The cockpit features Pivit bar and stem with a 125mm X-Fusion Manic dropper post, one of our few critiques about the bike but something we’ve been told Haro is looking at.

Haro has moved the pivot locations along with increasing the travel for the new i/O. Their impressive utilization of a true four-bar suspension design is nicely tuned and the bike’s ability to handle hits and remain playful is quite impressive. The tune on the Haro Shift Plus i/O rear shock is good for a wide range of riders, which is a good thing since the Performance level Fox Float X2 shock, doesn’t have a high-speed compression adjustment in order to pass on savings to the consumer. Nevertheless, we found the shock tune to be pretty spot on, and think most riders won’t miss having that adjustment.

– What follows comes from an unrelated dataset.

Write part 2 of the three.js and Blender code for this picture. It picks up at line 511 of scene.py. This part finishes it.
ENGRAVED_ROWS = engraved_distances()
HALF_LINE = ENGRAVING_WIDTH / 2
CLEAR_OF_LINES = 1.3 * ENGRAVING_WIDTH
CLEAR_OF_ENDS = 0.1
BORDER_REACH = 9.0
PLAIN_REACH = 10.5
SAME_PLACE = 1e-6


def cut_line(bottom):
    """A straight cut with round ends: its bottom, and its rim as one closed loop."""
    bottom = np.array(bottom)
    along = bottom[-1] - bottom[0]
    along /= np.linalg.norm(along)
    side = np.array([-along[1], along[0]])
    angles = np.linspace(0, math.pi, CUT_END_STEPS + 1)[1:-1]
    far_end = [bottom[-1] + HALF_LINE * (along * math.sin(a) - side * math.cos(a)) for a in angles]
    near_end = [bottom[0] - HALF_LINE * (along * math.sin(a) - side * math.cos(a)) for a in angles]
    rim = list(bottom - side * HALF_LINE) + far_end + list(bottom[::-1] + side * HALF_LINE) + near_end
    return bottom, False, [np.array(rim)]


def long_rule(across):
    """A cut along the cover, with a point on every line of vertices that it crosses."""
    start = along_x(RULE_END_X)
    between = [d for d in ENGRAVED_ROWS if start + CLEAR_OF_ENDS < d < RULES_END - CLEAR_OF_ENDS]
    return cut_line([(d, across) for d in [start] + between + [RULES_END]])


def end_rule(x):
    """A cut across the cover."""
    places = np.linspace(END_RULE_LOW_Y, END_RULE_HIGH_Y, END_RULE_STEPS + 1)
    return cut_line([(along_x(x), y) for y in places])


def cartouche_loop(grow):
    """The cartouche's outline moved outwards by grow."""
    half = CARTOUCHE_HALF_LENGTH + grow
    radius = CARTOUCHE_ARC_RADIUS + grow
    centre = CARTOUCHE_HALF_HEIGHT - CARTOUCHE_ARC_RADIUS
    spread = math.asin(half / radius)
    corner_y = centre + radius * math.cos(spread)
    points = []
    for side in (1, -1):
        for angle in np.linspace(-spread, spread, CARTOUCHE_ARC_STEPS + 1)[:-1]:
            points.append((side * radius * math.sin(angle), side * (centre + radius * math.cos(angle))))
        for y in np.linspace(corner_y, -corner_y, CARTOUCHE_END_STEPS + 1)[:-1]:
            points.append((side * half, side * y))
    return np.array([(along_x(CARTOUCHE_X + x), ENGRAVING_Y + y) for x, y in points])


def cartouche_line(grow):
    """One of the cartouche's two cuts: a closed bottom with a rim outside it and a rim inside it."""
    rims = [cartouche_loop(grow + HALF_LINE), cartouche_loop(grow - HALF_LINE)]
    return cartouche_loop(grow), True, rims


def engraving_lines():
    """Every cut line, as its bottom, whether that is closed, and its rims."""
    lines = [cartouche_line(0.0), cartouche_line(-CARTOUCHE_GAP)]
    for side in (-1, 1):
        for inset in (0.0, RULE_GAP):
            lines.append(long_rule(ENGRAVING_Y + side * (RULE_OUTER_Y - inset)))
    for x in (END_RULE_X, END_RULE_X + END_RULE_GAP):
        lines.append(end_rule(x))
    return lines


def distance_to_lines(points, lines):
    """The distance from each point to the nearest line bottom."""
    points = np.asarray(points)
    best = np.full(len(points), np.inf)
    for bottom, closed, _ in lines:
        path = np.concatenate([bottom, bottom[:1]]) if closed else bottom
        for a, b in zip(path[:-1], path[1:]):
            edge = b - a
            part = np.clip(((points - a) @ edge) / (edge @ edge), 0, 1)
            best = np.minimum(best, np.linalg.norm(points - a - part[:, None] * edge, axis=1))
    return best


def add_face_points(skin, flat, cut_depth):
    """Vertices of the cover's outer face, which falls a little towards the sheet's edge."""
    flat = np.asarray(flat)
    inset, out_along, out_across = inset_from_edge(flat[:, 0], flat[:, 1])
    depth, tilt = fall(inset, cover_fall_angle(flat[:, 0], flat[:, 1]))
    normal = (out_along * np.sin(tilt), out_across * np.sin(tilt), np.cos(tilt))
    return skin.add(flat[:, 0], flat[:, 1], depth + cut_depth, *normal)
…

Up front a Fox Rhythm 36 Float E leads the charge with 160mm of travel. All bikes besides the size small come with a 29er version of the fork with a 51mm offset. Haro’s Jean-Luc told us that after testing and going to the 29-inch front wheel they felt this was the best offset to offer stability, precise handling and avoid that floppy feeling some bikes when cornering.

Rolling stock on the Haro Shit Plus i/O 9 come in the form of WTB ST i35 TCS 2.0 wheels with a 40mm internal width and double-wall construction. Kenda’s eMTB rated EMC Nevegal 2 2.6” wide tires wrap the wheels and provide plenty of grip going up or down.

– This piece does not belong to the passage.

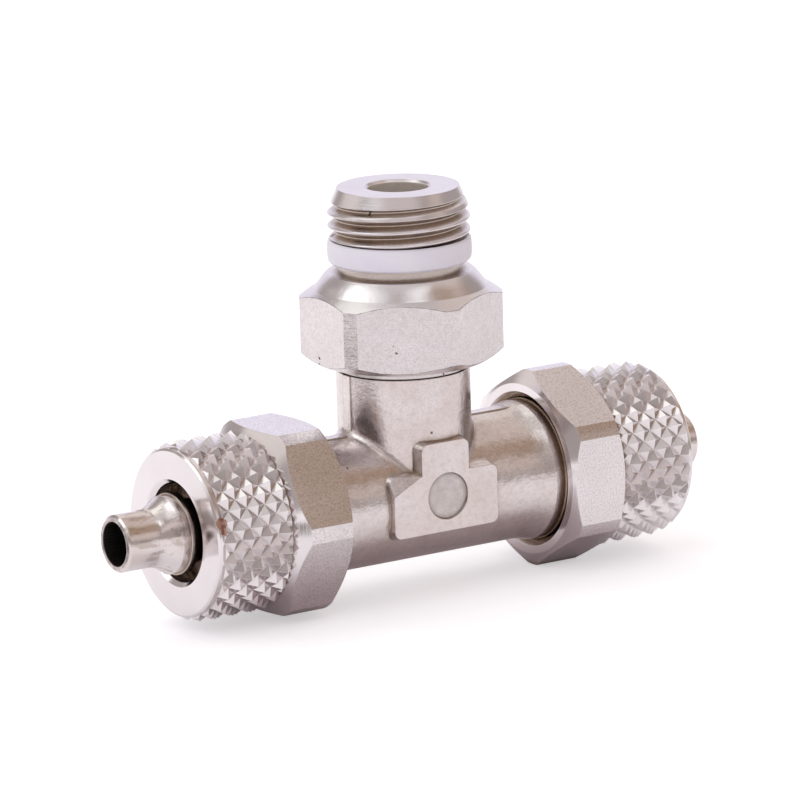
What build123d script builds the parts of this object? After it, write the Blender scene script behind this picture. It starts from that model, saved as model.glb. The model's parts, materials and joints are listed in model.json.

Due to the timing of this project we had to settle for a size medium test bike, but still felt comfortable enough to let it loose. Even at 5’11” – 6’2”, our riders were able to get a solid feel for the bike and besides the somewhat shorter reach of the medium, we couldn’t contain our smiles when it came time to stand up and shred.

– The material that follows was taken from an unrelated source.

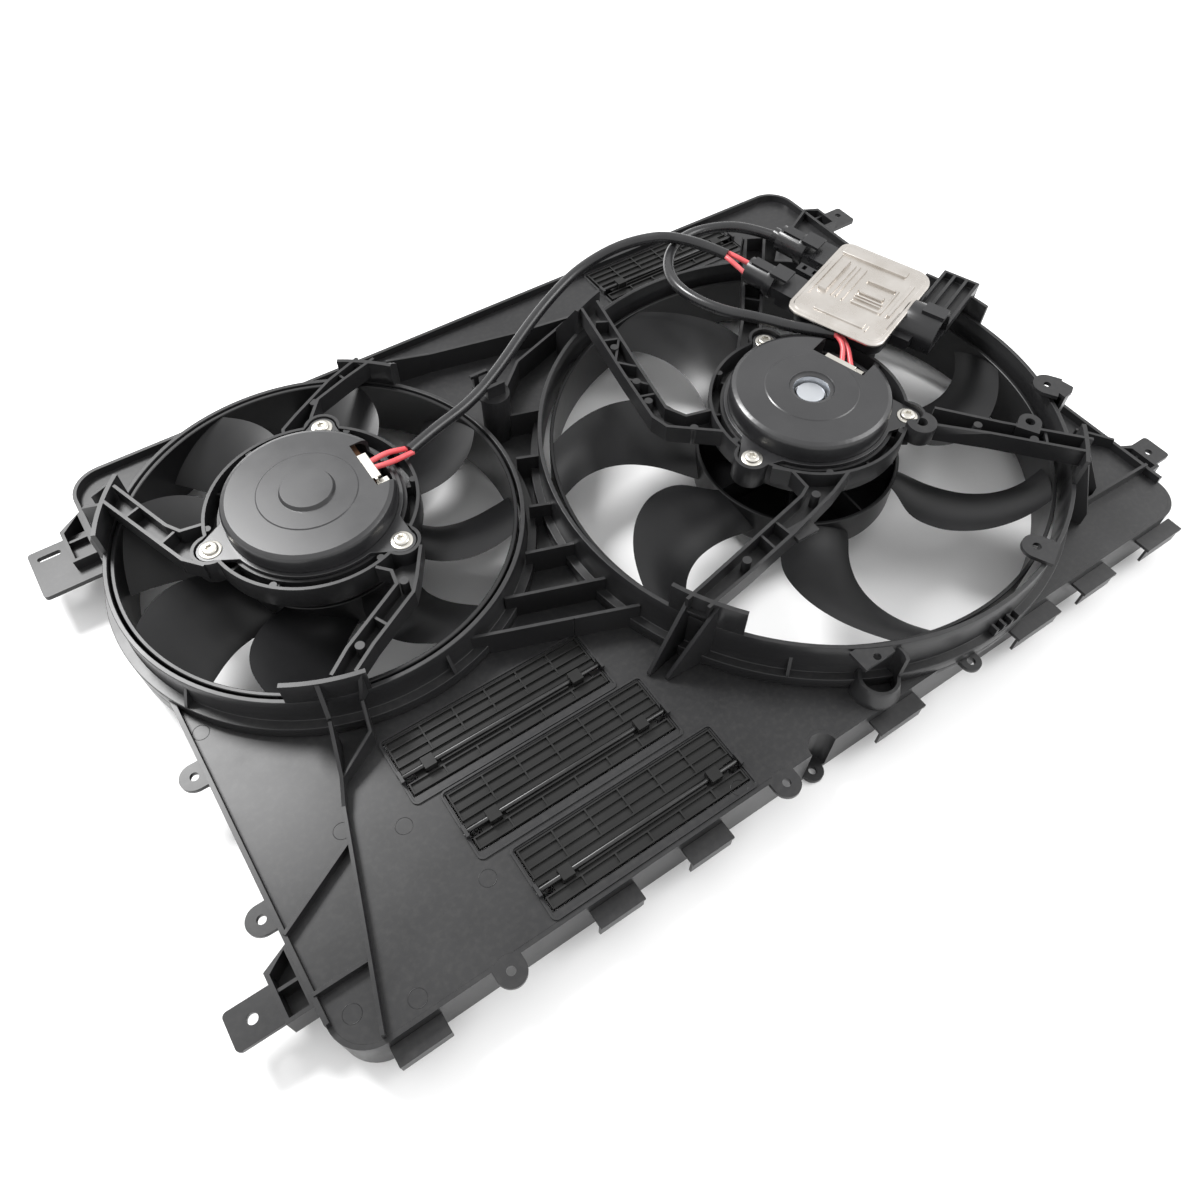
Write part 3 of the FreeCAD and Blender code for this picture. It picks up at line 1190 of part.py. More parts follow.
def motor_plug(u, sleeve):
    """A round two-way plug with its latch and rear cap, and a sleeve over a thick cable."""
    axis = BASE + 6
    along = Vector(0, 1, 0)
    rear = HALF_V + 48.5
    parts = [box(u - 10.5, u + 10.5, HALF_V + 7.5, HALF_V + 25, BASE + 2.3, BASE + 9.9),
             Part.makeCylinder(10, 25, Vector(u, rear - 25, axis), along),
             Part.makeCylinder(11.5, 6.5, Vector(u, rear - 25, axis), along),
             box(u - 7.3, u + 7.3, HALF_V + 13.5, HALF_V + 28, axis + 10.6, axis + 12.6),
             box(u - 4.5, u + 4.5, HALF_V + 27, rear - 3, axis + 8, axis + 10.8)]
    if sleeve:
        parts.append(Part.makeCylinder(sleeve, 6, Vector(u, rear, axis), along))
    below = box(-80, 80, 0, 140, 40, num("large_deck") + 0.3)
    return in_module(tipped(fused(parts)).cut(below))


# Each lead's route, with the cable and the pieces that it stops against
LEADS = {
    "small": [[(211, 316, 53.2), (195, 319.5, 55), (182, 318, 55)],
              [(211, 311.6, 53.2), (195, 309.5, 55), (182, 311.5, 55)],
              [(507.2, 343.5, 77.2), (511.2, 334.5, 76.3), (518.9, 323.8, 72)],
              [(503.2, 342, 77.2), (504, 331.5, 76.3), (507.6, 319.2, 72)]],
    "large": [[(519, 233, 72), (518.5, 219, 69.5), (508, 207.5, 64), (504.5, 206.5, 64)],
              [(522, 231.5, 71), (521.5, 217, 67.5), (512, 201, 62), (506.5, 199.5, 62)]],
}

for prefix, route in (("small", SMALL_CABLE), ("large", LARGE_CABLE)):
    cable = cord_solid(route, num("cable_radius"), prefix + " motor cable")
    sleeve = num("cable_radius") + 1.6 if prefix == "large" else 0
    plug = motor_plug(HEADERS[prefix], sleeve).cut(cable)
    leads = [cord_solid(lead, num("lead_radius"), prefix + " lead", False) for lead in LEADS[prefix]]
    for stop in (cable, nodes[prefix + "_motor_terminal"].Shape, plug):
        leads = [lead.cut(stop) for lead in leads]
    add_node(prefix + "_motor_plug", plug)
    add_node(prefix + "_motor_cable", cable)
    add_node(prefix + "_motor_leads", Part.makeCompound(leads))


# The assembly stands centred on its footprint, with its lowest point at height zero

doc.recompute()
reach = FreeCAD.BoundBox()
for node in nodes.values():
    reach.add(node.Shape.BoundBox)
shift = Vector(-(reach.XMin + reach.XMax) / 2, -(reach.YMin + reach.YMax) / 2, -reach.ZMin)
for node in nodes.values():
    node.Placement = Placement(node.Placement.Base + shift, node.Placement.Rotation)
doc.recompute()
print("size", round(reach.XLength, 1), round(reach.YLength, 1), round(reach.ZLength, 1))
print("shift", [round(v, 2) for v in shift])

for thing in doc.Objects:
    for state in ("Invalid", "Error"):
        assert state not in thing.State, thing.Label + " failed to rebuild"

os.makedirs("parts", exist_ok=True)
for label, node in nodes.items():
    shape = node.Shape
    assert not shape.isNull() and shape.isValid(), label + " is not a valid shape"
    print(label, "solids", len(shape.Solids), "volume", round(shape.Volume))
    shape.exportStep(f"parts/{label}.step")
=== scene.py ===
import json
import math

import bmesh
import bpy
from bpy.props import FloatProperty, FloatVectorProperty, IntProperty, PointerProperty
from mathutils import Matrix, Vector


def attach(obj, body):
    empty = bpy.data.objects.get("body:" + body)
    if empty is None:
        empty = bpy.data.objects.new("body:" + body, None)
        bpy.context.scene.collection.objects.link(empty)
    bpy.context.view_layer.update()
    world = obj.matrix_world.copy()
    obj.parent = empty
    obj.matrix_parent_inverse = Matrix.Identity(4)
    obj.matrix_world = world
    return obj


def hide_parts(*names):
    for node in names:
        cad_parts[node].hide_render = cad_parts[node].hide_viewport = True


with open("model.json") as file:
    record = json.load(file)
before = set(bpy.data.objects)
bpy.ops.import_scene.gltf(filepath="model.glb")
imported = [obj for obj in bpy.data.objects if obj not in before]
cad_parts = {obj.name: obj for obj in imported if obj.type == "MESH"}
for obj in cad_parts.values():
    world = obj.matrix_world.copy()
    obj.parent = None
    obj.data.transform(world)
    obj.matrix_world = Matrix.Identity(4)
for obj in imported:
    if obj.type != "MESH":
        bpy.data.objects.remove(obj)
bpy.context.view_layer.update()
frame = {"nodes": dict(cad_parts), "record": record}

bl_info = {
    "name": "Radiator fan assembly looks",
    "version": (1, 0, 0),
    "blender": (4, 5, 0),
    "location": "View3D > Sidebar > Fan assembly",
    "description": "Finishes and detail pieces for a twin radiator fan assembly",
    "category": "Object",
}

ROOT = "shroud"
# From the plate's near left corner to the frame's origin, in metres
PLATE_SHIFT = Vector((-0.34125, -0.2284, 0.038))
MM = 0.001
# Axis of each motor and its fan in millimetres from the plate's corner
AXES = {"small": (134.7, 311.0), "large": (465.9, 195.0)}


def plate_point(x, y, z):
    """A place given in millimetres from the plate's near left corner."""
    return Vector((x, y, z)) * MM + PLATE_SHIFT


# Sizes and colours that a user would change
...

Dissected: Haro Shift Plus i/O 9
Dissected: Haro Shift Plus i/O 9

M.S.R.P $5,999

Frame: New Shift Plus I/O X6 Aluminum, 4-Bar linkage w/ Carbon Injected Rocker, 160mm
Fork: Fox Rhythm 36 FLOAT “E”, 160mm
Shock: Fox Float X2
Headset:FSA Orbit 1.5E ZS No.57E

Drive Unit:
Shimano STePS E8000, 70Nm Torque
Battery: New Darfon internal, STePS Compatible 630Wh

Shifters: Shimano XT Di2 11-spd
Derailleur: Shimano XT Di2, 11-spd
Cassette: Shimano Deore XT M8000, 11-46T
Crankset: Shimano E8000, 165mm
Chainring: Shimano 38T
Chain: KMC e11T
Brakes: Shimano BR-MT520, 4-Piston

Handlebar:Pivit Alloy 20mm riser bar, 780mm
Stem: Pivit 3D Forged alloy, 35mm
Saddle: WTB Volt Comp
Seatpost: X-Fusion Manic 100, 125mm

Rims: WTB ST i35 TCS 2.0, 40mm
Hubs: Pivit Alloy disc Boost, E-Bike specific
Tires:Kenda Nevegal 2 29×2.6″ Front / 27.5×2.6″ Rear, EMC

Dissected: Haro Shift Plus i/O 5

M.S.R.P $4,199

Frame: New Shift Plus I/O X6 Aluminum, 4-Bar linkage w/ Carbon Injected Rocker, 160mm
Fork: Suntour Aion 35mm EVO RC-PCS DS
Shock: X-Fusion 02 Pro RL
Headset: FPD Dozer 1-1/8″-1.5″

Drive Unit:
Shimano STePS E8000, 70Nm Torque
Battery: New Darfon internal, STePS compatible 504Wh

Shifters: Shimano Deore SL-M6000-R 10-spd
Derailleur: Shimano Deore, RD-6000, 10-spd
Cassette: Shimano Deore HG-500, 11-42T
Crankset: Samox, 165mm
Chainring: Shimano 34T
Chain: KMC e10S Sport
Brakes: Tektro HD-M745 hydraulic, 4-Piston

Handlebar: Pivit Alloy 20mm riser bar, 780mm
Stem: Pivit 3D Forged alloy, 50mm
Saddle: WTB Volt Sport
Seatpost: X-Fusion Manic 100, 125, 150mm

Rims: Weinmann U-40 TL
Hubs: Pivit Alloy disc Boost, E-Bike specific
Tires: Kenda Nevegal 2 27.5×2.6″, EMC

Dissected: Haro Shift Plus i/O 9


As we’ve said in each or our Dissected stories, this is not a long-term or detailed review, but a chance for us to share an in-depth look at new products with the added bonus of working closely with the brand to report on the facts behind the development.

That being said, we spent quite a few hours and lot of vertical feet getting to know the Haro Shift Plus i/O 9 while creating this feature and it is really good. We’d love to see a longer dropper post spec’d on the larger frames and even though we felt the shock tune was really well done, we can envision some riders missing out on the adjustability. But, don’t let that stop you because chances are 90% of riders will fit within the factory tune just fine!

Highlights of the Shift i/O include suspension design, extended battery range out of the Shimano Steps system, and well-rounded geometry. The bike is composed and planted in the rough and rowdy sections thanks to the supple four-bar suspension design. It still plays nicely and handles big hits easily too. All of our riders really liked the balanced feel and suspension of the Haro Shift.

Similarly, our testers felt the bike offered competitive geometry that wasn’t overwhelmed on the gnarliest of DH trails but kept the bike alive and fun on flatter, pedaly trail rides too. So far all who’ve ridden the Haro have been stoked. We look forward to spending more time on the bike on a broader range of trails and reporting back on the durability and a more detailed account of how it performs after lots more bashing.